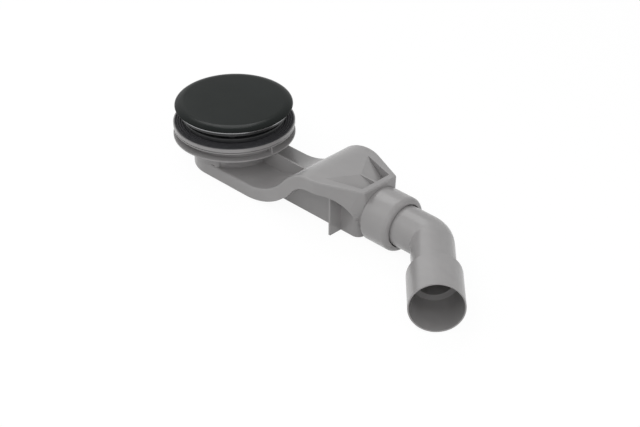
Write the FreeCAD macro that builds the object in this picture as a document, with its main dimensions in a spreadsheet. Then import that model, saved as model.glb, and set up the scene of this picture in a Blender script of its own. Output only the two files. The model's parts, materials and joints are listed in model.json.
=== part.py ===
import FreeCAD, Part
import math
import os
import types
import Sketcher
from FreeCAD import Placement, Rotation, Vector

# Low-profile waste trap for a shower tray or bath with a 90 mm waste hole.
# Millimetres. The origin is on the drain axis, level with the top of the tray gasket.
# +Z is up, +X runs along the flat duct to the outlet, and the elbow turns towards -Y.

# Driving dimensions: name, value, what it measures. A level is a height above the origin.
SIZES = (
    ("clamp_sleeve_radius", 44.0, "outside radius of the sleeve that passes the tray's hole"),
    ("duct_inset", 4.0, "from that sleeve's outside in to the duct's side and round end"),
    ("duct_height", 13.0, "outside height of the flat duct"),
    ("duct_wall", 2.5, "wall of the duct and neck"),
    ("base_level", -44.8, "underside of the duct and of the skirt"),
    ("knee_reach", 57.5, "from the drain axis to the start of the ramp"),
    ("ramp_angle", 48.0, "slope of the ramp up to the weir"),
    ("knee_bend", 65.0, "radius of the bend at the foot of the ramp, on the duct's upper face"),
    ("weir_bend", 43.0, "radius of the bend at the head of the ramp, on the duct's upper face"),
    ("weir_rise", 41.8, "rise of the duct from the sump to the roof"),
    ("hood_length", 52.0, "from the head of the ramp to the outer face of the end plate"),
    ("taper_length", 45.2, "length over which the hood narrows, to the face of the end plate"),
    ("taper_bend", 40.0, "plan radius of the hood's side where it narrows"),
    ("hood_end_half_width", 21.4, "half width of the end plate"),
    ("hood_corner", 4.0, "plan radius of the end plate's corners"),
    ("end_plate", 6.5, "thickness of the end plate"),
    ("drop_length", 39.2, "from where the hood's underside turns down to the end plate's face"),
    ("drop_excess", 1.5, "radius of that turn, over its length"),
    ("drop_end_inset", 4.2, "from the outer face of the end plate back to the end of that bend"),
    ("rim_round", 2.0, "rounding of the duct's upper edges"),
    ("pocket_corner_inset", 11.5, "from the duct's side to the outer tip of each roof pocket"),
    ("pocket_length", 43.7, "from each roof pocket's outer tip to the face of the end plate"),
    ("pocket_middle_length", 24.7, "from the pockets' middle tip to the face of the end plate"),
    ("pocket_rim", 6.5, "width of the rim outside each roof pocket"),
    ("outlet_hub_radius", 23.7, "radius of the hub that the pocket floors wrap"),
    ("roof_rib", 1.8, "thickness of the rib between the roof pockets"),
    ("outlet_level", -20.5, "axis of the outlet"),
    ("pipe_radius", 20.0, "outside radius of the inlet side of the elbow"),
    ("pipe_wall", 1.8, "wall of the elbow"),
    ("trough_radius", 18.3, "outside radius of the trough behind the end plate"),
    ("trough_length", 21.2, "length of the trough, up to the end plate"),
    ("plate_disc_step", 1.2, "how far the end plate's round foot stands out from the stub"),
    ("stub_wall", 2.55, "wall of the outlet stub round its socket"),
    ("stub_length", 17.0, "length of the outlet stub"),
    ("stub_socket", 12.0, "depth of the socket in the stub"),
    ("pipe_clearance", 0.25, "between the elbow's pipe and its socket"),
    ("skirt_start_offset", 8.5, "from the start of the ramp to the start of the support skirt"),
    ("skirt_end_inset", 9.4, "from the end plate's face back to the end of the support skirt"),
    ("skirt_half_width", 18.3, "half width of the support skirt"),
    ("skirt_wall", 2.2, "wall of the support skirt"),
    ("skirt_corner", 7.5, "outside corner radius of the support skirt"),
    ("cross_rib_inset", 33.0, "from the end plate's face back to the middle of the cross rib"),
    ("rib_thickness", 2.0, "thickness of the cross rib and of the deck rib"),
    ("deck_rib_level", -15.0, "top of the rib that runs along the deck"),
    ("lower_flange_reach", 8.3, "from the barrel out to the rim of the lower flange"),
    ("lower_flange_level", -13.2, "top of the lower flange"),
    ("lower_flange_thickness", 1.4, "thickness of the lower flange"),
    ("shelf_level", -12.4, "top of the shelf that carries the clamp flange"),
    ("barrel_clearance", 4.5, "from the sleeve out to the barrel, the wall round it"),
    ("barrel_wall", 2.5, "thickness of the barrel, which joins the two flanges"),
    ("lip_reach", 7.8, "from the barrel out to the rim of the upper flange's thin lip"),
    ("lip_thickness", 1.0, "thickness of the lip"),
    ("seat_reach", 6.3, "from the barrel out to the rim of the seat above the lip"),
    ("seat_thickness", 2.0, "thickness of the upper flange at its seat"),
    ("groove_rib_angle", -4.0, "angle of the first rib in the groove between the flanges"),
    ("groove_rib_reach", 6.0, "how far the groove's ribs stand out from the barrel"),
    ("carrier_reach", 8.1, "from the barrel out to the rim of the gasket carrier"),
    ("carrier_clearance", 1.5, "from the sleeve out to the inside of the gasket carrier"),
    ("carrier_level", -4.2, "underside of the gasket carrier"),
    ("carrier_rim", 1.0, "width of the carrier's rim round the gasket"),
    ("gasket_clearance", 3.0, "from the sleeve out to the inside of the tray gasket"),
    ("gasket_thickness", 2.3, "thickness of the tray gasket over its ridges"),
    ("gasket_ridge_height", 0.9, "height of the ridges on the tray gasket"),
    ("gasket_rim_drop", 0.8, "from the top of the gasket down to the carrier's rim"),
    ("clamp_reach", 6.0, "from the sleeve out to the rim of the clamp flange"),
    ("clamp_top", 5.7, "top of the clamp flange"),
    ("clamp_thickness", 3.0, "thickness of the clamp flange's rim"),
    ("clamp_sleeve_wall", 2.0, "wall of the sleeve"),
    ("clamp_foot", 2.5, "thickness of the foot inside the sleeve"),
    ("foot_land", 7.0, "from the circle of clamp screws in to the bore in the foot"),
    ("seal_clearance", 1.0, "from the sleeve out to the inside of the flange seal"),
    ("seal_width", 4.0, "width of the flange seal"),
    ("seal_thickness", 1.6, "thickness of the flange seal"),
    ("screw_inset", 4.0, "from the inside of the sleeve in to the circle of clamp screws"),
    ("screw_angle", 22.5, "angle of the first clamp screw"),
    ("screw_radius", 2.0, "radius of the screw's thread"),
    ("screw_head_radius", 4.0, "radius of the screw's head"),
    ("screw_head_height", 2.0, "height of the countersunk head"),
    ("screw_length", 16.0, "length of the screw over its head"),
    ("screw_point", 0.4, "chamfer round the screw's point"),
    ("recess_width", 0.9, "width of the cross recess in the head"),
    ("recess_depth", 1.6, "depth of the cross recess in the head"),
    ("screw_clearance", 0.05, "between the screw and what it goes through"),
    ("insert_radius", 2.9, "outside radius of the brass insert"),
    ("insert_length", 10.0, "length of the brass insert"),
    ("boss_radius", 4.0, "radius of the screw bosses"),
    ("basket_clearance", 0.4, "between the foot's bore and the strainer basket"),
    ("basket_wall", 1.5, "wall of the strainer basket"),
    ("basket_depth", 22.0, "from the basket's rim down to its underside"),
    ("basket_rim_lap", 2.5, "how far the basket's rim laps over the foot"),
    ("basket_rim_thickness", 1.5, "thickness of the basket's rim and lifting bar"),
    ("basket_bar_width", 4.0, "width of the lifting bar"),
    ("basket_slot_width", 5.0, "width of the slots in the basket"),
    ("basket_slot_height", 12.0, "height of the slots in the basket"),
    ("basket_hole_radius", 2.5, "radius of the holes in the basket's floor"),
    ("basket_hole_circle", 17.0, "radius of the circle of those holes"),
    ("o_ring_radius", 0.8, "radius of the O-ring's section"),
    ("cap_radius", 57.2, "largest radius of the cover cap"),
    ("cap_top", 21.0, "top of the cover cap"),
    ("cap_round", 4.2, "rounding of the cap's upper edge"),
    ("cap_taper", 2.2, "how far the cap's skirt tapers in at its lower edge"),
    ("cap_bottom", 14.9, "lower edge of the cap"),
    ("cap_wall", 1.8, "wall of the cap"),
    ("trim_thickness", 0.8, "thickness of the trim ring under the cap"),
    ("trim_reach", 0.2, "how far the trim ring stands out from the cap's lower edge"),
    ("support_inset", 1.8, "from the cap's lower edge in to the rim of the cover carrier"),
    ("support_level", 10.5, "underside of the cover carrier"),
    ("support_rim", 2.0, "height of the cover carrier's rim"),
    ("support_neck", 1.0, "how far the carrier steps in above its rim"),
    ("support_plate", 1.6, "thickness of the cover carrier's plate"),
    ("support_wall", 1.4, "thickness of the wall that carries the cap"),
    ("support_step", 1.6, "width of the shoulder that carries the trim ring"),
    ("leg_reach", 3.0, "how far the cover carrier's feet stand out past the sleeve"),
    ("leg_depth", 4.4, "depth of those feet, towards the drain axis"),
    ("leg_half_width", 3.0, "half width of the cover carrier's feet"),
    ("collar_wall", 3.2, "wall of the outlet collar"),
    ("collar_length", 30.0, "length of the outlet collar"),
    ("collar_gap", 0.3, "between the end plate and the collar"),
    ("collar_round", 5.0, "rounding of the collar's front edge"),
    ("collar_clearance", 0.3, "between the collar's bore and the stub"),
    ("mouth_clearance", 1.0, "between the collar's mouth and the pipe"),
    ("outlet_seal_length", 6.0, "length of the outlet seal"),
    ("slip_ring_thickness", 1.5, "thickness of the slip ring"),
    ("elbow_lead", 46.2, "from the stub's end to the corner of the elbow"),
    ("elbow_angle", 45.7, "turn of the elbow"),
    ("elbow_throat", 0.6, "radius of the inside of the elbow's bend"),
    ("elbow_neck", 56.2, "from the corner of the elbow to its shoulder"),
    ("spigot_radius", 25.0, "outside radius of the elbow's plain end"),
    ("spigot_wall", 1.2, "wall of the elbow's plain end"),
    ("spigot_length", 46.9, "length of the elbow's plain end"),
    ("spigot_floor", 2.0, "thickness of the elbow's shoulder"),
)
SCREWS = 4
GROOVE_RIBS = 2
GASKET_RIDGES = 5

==

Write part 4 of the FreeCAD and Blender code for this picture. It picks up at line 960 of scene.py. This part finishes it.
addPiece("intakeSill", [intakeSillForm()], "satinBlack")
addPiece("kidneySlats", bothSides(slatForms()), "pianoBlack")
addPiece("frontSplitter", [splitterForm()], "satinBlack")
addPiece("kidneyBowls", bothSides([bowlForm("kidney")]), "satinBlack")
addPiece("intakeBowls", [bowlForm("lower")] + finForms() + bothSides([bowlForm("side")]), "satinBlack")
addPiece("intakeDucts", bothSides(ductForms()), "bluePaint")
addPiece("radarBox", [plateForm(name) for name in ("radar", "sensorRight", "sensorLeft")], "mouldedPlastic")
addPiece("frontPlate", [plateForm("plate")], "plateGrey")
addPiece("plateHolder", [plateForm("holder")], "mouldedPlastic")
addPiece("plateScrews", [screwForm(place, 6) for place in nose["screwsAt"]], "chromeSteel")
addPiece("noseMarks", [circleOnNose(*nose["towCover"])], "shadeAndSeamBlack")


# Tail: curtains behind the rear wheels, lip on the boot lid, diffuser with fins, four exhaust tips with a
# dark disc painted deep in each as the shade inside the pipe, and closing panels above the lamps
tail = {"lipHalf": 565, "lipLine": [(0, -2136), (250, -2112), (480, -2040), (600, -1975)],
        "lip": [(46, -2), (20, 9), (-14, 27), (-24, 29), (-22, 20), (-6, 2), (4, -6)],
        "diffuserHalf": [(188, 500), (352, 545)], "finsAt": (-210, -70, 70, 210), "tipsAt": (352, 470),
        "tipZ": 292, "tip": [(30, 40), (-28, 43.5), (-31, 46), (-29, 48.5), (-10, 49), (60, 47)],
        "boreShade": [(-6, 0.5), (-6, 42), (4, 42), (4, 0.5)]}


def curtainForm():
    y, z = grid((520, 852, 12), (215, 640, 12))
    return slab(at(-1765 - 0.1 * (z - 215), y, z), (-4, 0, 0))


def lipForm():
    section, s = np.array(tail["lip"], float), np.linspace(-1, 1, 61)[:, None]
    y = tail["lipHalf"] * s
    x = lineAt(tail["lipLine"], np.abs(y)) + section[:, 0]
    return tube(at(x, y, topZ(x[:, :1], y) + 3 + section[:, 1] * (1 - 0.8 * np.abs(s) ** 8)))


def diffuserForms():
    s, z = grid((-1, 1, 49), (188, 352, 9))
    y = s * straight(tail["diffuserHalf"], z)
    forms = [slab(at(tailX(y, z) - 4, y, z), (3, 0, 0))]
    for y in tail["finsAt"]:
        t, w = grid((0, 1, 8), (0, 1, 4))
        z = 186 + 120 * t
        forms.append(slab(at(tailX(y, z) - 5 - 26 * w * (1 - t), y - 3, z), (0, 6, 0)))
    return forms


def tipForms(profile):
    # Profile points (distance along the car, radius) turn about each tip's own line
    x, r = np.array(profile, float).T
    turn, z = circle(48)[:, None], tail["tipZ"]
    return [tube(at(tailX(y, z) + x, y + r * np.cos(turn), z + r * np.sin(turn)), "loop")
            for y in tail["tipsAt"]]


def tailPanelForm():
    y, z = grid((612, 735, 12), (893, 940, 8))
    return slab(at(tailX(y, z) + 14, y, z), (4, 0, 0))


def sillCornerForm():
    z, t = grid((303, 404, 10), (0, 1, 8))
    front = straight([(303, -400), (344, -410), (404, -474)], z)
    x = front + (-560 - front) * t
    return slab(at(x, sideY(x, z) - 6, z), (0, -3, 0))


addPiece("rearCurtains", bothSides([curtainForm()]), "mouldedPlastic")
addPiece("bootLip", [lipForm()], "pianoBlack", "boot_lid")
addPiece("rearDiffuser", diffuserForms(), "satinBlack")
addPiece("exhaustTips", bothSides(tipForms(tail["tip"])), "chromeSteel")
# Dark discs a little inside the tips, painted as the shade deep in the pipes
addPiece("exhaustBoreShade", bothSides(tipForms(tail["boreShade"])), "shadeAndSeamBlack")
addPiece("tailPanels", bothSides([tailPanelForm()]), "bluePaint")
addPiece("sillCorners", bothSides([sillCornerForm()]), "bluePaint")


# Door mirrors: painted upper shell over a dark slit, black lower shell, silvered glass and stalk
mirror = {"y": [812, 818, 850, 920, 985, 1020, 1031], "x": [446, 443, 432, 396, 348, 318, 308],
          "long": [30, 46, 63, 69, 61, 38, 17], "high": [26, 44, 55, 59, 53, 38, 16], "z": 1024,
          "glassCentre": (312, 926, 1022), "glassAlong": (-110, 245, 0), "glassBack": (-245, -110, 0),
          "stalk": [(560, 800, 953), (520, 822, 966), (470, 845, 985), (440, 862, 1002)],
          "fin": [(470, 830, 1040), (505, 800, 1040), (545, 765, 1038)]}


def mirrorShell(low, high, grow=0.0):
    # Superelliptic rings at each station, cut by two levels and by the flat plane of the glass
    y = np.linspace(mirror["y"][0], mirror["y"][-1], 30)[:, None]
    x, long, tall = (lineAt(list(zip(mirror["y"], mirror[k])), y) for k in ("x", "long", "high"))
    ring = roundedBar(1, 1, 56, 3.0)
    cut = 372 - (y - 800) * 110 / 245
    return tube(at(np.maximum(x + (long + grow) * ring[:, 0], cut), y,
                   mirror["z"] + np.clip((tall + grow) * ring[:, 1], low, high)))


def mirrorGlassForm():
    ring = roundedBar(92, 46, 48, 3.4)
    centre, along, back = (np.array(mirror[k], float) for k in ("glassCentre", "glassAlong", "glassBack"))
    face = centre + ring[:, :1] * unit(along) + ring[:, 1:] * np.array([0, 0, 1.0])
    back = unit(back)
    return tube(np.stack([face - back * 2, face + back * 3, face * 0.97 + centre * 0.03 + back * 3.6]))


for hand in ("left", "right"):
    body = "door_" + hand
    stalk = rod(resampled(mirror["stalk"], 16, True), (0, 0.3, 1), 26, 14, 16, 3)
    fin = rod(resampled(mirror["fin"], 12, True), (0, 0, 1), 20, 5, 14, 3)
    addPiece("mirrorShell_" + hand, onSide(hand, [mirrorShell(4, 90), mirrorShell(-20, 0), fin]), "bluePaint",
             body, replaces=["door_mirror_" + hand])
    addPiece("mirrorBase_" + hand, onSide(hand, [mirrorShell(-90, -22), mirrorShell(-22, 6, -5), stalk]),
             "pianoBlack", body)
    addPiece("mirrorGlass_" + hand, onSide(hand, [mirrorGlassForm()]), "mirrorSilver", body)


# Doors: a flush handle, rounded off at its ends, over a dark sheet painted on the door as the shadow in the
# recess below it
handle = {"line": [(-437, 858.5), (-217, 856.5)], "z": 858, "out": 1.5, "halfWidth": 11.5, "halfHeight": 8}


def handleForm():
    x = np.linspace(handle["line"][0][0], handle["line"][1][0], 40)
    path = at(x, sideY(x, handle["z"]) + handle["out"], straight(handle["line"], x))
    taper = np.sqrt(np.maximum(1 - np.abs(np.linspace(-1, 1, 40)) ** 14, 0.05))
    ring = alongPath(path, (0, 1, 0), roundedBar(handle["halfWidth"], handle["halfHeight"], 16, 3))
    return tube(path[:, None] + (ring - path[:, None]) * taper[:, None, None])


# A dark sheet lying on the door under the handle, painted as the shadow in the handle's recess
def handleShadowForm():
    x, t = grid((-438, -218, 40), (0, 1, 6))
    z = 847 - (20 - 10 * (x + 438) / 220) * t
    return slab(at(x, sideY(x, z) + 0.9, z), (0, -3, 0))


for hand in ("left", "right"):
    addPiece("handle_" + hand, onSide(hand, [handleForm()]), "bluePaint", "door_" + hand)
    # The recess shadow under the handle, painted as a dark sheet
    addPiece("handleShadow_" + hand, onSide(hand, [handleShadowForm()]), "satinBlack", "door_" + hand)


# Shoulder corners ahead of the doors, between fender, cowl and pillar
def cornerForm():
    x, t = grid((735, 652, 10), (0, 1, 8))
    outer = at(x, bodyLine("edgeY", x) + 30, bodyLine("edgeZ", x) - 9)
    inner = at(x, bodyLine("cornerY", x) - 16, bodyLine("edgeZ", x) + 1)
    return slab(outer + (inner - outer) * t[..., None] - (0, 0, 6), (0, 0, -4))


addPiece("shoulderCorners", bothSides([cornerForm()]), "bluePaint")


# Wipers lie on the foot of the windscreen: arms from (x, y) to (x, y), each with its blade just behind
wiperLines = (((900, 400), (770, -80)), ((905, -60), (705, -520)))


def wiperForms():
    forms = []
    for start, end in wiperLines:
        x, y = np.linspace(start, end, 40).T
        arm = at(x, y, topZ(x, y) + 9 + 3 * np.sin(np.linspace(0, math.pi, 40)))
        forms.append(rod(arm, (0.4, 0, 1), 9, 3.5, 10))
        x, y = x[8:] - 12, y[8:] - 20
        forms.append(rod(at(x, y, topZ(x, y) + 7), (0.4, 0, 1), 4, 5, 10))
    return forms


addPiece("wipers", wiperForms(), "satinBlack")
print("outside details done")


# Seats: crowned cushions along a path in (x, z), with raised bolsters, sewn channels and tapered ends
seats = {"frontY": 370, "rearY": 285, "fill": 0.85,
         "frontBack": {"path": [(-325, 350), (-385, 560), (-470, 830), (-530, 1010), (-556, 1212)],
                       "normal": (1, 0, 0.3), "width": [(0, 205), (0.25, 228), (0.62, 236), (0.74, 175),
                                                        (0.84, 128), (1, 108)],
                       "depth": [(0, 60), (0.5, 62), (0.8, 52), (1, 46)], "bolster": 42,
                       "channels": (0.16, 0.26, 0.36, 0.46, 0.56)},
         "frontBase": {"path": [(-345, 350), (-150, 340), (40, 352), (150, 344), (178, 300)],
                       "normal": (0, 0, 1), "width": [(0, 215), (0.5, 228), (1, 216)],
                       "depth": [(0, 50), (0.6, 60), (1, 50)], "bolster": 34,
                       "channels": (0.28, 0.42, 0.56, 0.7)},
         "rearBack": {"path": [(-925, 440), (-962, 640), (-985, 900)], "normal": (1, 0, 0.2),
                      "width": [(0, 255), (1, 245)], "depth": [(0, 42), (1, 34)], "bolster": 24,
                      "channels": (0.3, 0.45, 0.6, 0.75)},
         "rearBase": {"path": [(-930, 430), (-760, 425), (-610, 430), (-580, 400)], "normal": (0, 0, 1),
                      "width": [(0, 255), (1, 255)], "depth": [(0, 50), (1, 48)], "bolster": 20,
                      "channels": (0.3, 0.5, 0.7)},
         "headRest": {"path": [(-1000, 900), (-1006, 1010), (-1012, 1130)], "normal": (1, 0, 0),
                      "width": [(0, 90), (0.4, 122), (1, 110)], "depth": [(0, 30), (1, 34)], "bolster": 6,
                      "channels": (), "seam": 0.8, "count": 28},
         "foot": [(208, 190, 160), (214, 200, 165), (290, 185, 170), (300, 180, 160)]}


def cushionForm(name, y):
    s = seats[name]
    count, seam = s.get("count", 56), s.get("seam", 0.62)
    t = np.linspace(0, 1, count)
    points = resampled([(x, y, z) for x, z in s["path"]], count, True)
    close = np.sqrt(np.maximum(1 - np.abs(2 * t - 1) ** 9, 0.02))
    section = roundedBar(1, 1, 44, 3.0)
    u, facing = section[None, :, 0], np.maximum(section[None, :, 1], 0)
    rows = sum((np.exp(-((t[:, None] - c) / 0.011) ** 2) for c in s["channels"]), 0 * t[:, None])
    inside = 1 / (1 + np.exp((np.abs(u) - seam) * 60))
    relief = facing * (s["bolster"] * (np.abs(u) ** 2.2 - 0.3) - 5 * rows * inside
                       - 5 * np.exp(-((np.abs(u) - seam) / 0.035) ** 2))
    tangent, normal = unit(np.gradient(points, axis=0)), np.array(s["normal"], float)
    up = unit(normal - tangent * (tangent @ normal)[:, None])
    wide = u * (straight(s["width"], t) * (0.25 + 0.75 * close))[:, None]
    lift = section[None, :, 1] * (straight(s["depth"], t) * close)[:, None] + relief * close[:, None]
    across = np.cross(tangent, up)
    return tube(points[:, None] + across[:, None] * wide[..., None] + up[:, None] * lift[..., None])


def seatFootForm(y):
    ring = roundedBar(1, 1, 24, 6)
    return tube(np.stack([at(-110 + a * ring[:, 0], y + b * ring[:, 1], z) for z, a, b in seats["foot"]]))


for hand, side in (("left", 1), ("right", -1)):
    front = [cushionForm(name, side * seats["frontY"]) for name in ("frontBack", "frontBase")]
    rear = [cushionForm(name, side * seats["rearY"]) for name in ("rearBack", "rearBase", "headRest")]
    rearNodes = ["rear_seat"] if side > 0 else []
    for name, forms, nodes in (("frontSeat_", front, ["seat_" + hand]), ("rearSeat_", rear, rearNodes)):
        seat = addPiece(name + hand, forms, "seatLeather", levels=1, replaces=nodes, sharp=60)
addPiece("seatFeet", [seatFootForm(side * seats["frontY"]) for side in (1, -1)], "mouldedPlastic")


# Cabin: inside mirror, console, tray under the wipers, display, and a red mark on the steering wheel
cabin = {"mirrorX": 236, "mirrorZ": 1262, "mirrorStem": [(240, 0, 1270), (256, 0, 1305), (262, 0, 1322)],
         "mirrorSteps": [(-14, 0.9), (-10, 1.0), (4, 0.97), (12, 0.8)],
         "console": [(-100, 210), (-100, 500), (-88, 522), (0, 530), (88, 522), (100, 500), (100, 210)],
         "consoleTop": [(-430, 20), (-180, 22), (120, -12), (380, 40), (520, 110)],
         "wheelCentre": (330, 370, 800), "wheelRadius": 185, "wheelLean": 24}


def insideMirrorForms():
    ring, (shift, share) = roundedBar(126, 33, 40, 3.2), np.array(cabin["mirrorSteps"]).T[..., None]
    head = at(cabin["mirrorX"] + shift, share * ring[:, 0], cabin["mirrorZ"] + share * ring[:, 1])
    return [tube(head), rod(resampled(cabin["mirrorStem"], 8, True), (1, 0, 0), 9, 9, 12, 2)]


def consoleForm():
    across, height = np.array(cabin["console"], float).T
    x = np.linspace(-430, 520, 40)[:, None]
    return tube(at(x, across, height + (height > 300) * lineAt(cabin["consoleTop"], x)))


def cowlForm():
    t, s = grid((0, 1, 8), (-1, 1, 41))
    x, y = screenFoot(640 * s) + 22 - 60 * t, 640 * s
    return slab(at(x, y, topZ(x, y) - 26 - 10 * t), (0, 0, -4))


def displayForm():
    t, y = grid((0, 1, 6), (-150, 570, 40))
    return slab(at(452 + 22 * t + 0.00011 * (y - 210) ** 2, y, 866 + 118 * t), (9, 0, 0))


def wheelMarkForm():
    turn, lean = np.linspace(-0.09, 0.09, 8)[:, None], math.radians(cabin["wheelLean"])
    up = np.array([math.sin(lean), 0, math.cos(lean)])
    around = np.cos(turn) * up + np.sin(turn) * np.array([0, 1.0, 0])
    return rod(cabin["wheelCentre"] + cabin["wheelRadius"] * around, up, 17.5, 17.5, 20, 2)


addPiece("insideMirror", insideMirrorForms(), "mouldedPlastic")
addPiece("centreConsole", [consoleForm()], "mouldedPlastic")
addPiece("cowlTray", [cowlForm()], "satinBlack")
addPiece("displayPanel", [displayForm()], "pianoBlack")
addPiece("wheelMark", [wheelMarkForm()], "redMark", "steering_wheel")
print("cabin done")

**GIVEN INSTRUCTION**
Select and copy every line of the material that holds the string "scene".

**WRITTEN ANSWER**
Write the FreeCAD macro that builds the object in this picture as a document, with its main dimensions in a spreadsheet. Then import that model, saved as model.glb, and set up the scene of this picture in a Blender script of its own. Output only the two files. The model's parts, materials and joints are listed in model.json.
Write part 4 of the FreeCAD and Blender code for this picture. It picks up at line 960 of scene.py. This part finishes it.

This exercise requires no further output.